On the relationships between bibliometric and altmetric indicators: The effect of discipline and density level. The 2016 Altmetrics Workshop, 27 September 2016, Bucharest, Romania

(1)

The 2016 Altmetrics Workshop (Bucharest, 27 September, 2016) Moving beyond counts: integrating context

On the relationships between bibliometric and altmetric indicators: the effect of discipline and density level

Zohreh Zahedi (a), Stefanie Haustein (b), Vincent Larivière (b) and Rodrigo Costas (a)

(a) Centre for Science and Technology Studies (CWTS), Leiden University, Leiden, the Netherlands (b) École de Bibliothéconomie et des Sciences de l’Information, Université de Montréal, Québec,

Canada

Introduction

The analysis of the characteristics of social media metrics and their correlation with other bibliometric indicators has been well discussed in the literature (see Haustein et al, 2015). These studies have shown that various altmetric indicators exhibit different degrees of correlation with citations, and that this varies according to document types and discipline. This study builds on these previous analyses, and aims to answer the following research questions:

‐ What are the statistical dimensions of indicators that can be identified when combining bibliometric and altmetric indicators? ? Are these dimensions stable across disciplines?

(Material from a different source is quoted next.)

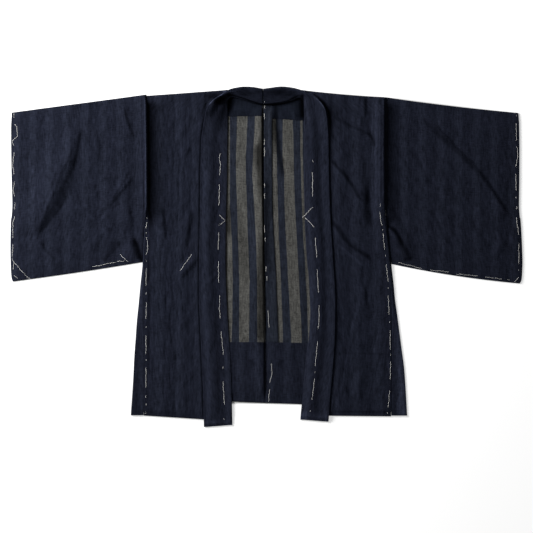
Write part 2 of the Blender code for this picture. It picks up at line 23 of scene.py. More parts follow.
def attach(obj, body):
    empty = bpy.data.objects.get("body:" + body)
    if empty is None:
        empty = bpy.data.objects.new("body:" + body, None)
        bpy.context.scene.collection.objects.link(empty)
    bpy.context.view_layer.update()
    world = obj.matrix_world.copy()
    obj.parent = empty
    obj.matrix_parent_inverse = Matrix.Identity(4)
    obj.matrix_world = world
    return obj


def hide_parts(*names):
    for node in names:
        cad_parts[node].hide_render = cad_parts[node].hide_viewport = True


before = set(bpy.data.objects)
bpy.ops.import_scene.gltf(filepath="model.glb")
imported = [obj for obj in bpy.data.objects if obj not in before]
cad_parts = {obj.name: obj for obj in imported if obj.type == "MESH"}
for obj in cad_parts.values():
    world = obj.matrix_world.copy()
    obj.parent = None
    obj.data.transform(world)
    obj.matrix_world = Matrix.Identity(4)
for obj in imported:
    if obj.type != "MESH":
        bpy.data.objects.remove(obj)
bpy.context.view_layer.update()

log = logging.getLogger("haori")

Grid = np.ndarray
Grids = tuple[Grid, Grid, Grid]
Span = tuple[float, float]
Chart = tuple[Span, ...]
Path = tuple[Span, ...]
Place = tuple[float, float, float]
Colour = tuple[float, float, float]
Line = Callable[[Grid], Grid]
Level = Callable[[Grid, Grid], Grid]

MM = 0.001
TINY = 1e-9  # least length that another is divided by
CLOTH = 1.0  # wall of one layer
COLLAR_WALL = 2.4  # collar strip, cloth doubled over its seam allowances
SEAM_GAP = 0.3  # clearance between two pieces that are sewn together
LAYER_GAP = 0.4  # clearance between two layers that lie on each other

BACK_LEVEL = CLOTH / 2  # middle of the back layer's wall
LINING_LEVEL = BACK_LEVEL + CLOTH + LAYER_GAP  # hem turn-up, yoke, seam binding
FRONT_FACING_LEVEL = LINING_LEVEL + CLOTH + LAYER_GAP  # turned-up hem inside the fronts
FRONT_LEVEL = 4.8  # front panels
FRONT_CROWN = 0.6  # how far they are puffed up above that
FRONT_LOWEST = 1.95  # how low a crease may bring them
FRONT_HEM_LEVEL = 2.4  # fronts where their hem reaches the table
FACING_HEM_LEVEL = 0.9
SLEEVE_EDGE_LEVEL = 2.2  # upper sleeve layer along closed edges
SLEEVE_PUFF = 3.6  # how far it stands above that inside

ARMHOLE_END = 108.0  # y where the sleeve's seam to the body ends
CUFF_END = 104.0  # y where the open cuff ends and the sewn edge begins
GUSSET_POINT = 104.0  # y of the gussets' upper end
DROOP_START = -397.0  # y past which the fronts sink from the back's hem to the table
BINDING_ENDS = (395.0, -222.2)  # y of the seam binding's two ends
YOKE_TOP = 415.0  # y that the yoke reaches at most
YOKE_END = 165.0  # how far the yoke reaches out under the fronts
COLLAR_LIES_FROM = 375.5  # y below which the collar lies its full width on the front
COLLAR_GROOVE = 1.4  # depth of the groove along its free edge
UNDER_COLLAR_SINK = 2.4  # how far a front sinks under the collar's inner line
FRONT_UNDER_COLLAR = 8.0  # front panel's edge, out from the collar's inner line

CENTRE_SEAM: Chart = ((400, -8.3), (-385, -1.3))
BINDING_LEFT: Chart = ((395, -6.5), (147, -6.2), (-60, -3.5), (-222, 1.0))
BINDING_RIGHT: Chart = ((395, 14.0), (147, 15.0), (-30, 23.5), (-222, 31.0))


# ---------------------------------------------------------------- charts and curves
class Track:
    """A two-column chart, read by cubic interpolation with limited slopes."""

    def __init__(self, chart: Chart) -> None:
        """Sort the chart's rows and work out the slope at each station.

        Args:
            chart: rows of station and value.
        """
        rows = sorted(chart)
        self.stations = np.array([row[0] for row in rows], float)
        self.values = np.array([row[1] for row in rows], float)
        slopes = np.diff(self.values) / np.diff(self.stations)
        before, after = slopes[:-1], slopes[1:]
        same_way = before * after > 0
        mean = 2 * before * after / np.where(same_way, before + after, 1.0)
        self.tangents = np.concatenate([slopes[:1], np.where(same_way, mean, 0.0), slopes[-1:]])

    def at(self, station: Grid | float) -> Grid:
        """Value of the chart at each station.

        Args:
            station: one number or an array of them.

        Returns:
            An array of the same shape.
        """
        held = np.clip(station, self.stations[0], self.stations[-1])
        i = np.clip(np.searchsorted(self.stations, held, side="right") - 1, 0, len(self.stations) - 2)
        span = self.stations[i + 1] - self.stations[i]
        t = (held - self.stations[i]) / span
        return ((1 + 2 * t) * (1 - t) ** 2 * self.values[i] + t * (1 - t) ** 2 * span * self.tangents[i]
                + t * t * (3 - 2 * t) * self.values[i + 1]
                + t * t * (t - 1) * span * self.tangents[i + 1])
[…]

‐ Does the relationship between indicators change when different density levels (i.e. higher or lower levels of activity) are considered?

To explore these questions, the following biblio/altmetric characteristics of papers are considered for all 2012 papers with a DOI indexed in the Web of Science: number of authors in the paper [n_authors], number of institutions [n_institutes], number of countries [n_countries], number of citations [n_cits], number of Mendeley readers¹ [mr], number of tweets [tw], number of Facebook mentions [fb], number of blog mentions [b]², number of citations in Wikipedia [w], number of pages [pg] and number of cited references [n_refs]. Publications and citation data are extracted from the Web of Science. A total of 1,791,169 paper‐discipline combinations are considered, and 35 fields are considered (cf. Ruiz‐Castillo &

Costas, 2015).

Methodology

Two main methodological approaches are applied.

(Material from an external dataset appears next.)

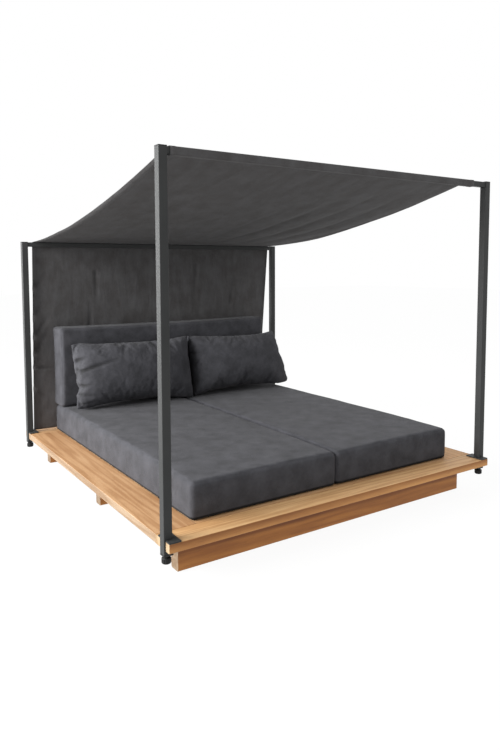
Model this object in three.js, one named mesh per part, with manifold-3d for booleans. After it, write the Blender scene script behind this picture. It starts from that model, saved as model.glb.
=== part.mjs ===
// Outdoor daybed with a sling canopy: a teak platform on three bearers, four square posts,
// two crossbars, one long cloth over them, two mattresses, a back cushion and two pillows.
// Millimetres, +Z up, -Y is the foot end, and the origin is on the floor under the centre.

import * as THREE from 'three';
import { mergeVertices } from 'three/addons/utils/BufferGeometryUtils.js';
import Module from 'manifold-3d';

const wasm = await Module();
wasm.setup();

// Platform boards
const platformWidth = 2100;
const boardThickness = 40;
const sideBoardWidth = 200;
const endBoardWidth = 134;
const easedEdge = 3;

// Clearances
const seatGap = 0.3;
const cutOverrun = 5;

// Bearers and rails under the boards
const bearerHeight = 160;
const bearerThickness = 66;
const bearerEndInset = 107;
const bearerRound = 8;
const bearerCount = 3;
const railWidth = 60;
const railHeight = 45;
const railEndInset = 18;
const railPlaceShares = [-0.74, -0.25, 0.25, 0.74];

// Deck slats inside the frame of boards
const slatCount = 10;
const slatSpacing = 14;
const slatThickness = 25;

// Posts
const postSize = 40;
const postWall = 2.5;
const postCornerRadius = 3;
const postProud = 8;
const postSetback = 35;
const postDrop = 57;
const frontPostRise = 1633;
const rearPostRise = 1319;

// Post caps and foot plugs
const capThickness = 4;
const capSpigot = 25;
const plugFlange = 4;
const plugSpigot = 30;

// Base plates on the boards
const basePlateThickness = 6;
const basePlateReach = 57;
const basePlateLength = 110;

// Clamp plates and knobs under the boards
const clampThickness = 4;
const clampLeg = 46;
const clampWidth = 38;
const studRadius = 5;
const studLength = 34;
const knobRadius = 21;
const knobHeight = 27;
const knobNeckRadius = 11;
const knobNeck = 8;
const knobRound = 7;
const knobFluteRadius = 4;
const knobFlutes = 8;

// Crossbars and their end blocks
const barSize = 30;
const barWall = 2;
const barBelowTop = 3;
const barBlockLength = 45;

// Canopy cloth and back curtain
const clothThickness = 2.5;
const clothSideGap = 13;
const canopyFrontRightInset = 105;
const canopySag = 66;
const canopyHem = 14;
const canopyFold = 8;
const canopyFoldPitch = 215;
const canopyRidgeX = 60;
const curtainFloat = 8;
const curtainRightSlant = 100;
const curtainFold = 7;
const curtainFoldPitch = 290;

// Mattresses
const mattressSideMargin = 1;
const mattressSplit = 8;
const mattressLength = 2000;
const mattressFrontInset = 28;
const mattressRearLap = 56;
const mattressThickness = 178;
const mattressRound = 30;
const mattressCrown = 9;
const mattressDrawIn = 6;

// Back cushion
const backCushionX = -24;
const backCushionWidth = 1668;
const backCushionHeight = 560;
const backCushionThickness = 183;
const backCushionOverhang = 26;
const backCushionRound = 34;
const backCushionCrown = 12;
const backCushionDrawIn = 8;

// Pillows
const pillowWidth = 850;
const pillowHeight = 465;
const pillowThickness = 150;
const pillowEdge = 24;
const pillowPinch = 26;
const pillowPleat = 9;
const pillowLeanDegrees = 11;
const leftPillowX = -386;
const leftPillowTurnDegrees = -3;
const rightPillowX = 474;
const rightPillowSlump = 36;
const rightPillowTurnDegrees = -3;
const settlingPasses = 3;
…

1) Factor Analysis³ (implemented in SPSS®) is used to study the dimensions of indicators globally and by field, for all the variables considered.

1 From the Mendeley REST API (July 2016).

2 Twitter, Facebook, blog and Wikipedia citations were obtained from Altmetric.com (June 2016).

3 Factor analysis is a statistical method to reduce the dimensionality of the data, in order to discover its underlying structure and interpret dependencies among sets of variables.

(2)

2) Characteristic Scores and Scales⁴ (hereafter CSS—Schubert et al, 1987; see also Crespo et al, 2012), to study potential differences in the correlations among indicators, according to different indicator density levels..

Results

What dimensions can be identified when combining bibliometric and altmetric indicators?

Table 1 presents the rotated Varimax solution of the Factor Analysis for all the records and variables included in the study. Four main dimensions (latent variables) are identified: Component 1 is the

‘collaboration’ dimension. Component 2 corresponds to the ‘scholarly impact’ dimension (such as the total number of citations and Mendeley readership). Component 3 is composed by the ‘social media’

indicators (Twitter, Facebook and blogs), and component 4 comprises bibliographic characteristics of documents (number of pages and references).

Table 1. Rotated Component Matrix for all observations^a

Component

1 2 3 4

n_institutes ,968 ,043 ,020 ,021

n_authors ,911 -,013 ,011 -,017

n_countries ,860 ,078 ,015 ,069

mr ,005 ,836 ,064 ,113

n_cits ,080 ,830 ,011 ,111

w ,007 ,212 ,127 ,018

tw ,019 ,168 ,806 -,023

fb -,002 -,099 ,712 ,081

b ,030 ,353 ,670 -,077

pg ,042 -,005 ,028 ,879

n_refs ,018 ,264 -,016 ,814

Extraction Method: Principal Component Analysis (66% of total variance explained.

Rotation Method: Varimax with Kaiser Normalization.^a

Are these dimensions stable across disciplines?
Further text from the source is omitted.